The communities, families, and children of Kentucky today have as much potential and promise as ever, yet it seems this potential is all too often thwarted or unrealized. Relatedly, family service providers face a host of challenges that seem to lie beyond the reach of the approaches, methods, and structures we have enlisted to date. Fortunately, the Commonwealth has a myriad of governmental and community agencies squarely focused on and open to emerging approaches that provide comprehensive and effective services to its citizens and families. This session will explicitly highlight research-informed information that affirms responsible and engaged fatherhood as an essential element for the enhancement of child and family wellbeing and positive life outcomes.

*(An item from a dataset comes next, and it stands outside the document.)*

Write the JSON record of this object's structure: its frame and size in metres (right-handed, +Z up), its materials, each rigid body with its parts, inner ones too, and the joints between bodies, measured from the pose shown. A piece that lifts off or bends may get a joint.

Participants will examine how engaging fathers can assist in the addressing and reducing of issues plaguing Kentucky such as child maltreatment, substance misuse disorder, human trafficking, poverty, and many others. This necessary shift toward father inclusive approaches will be expressed, particularly through existing efforts in the Commonwealth of Kentucky to address and increase the protective factors associated with positive fatherhood engagement.
Learning Objectives
· Increase knowledge of the importance of responsible fatherhood and its impact on life outcomes
· Establish responsible fatherhood as an “upstream” approach and offer practical approaches to increase father-centric practices and spaces
· Encourage principles and practices of collective impact and collaborative efforts particularly between/across governmental and community agencies.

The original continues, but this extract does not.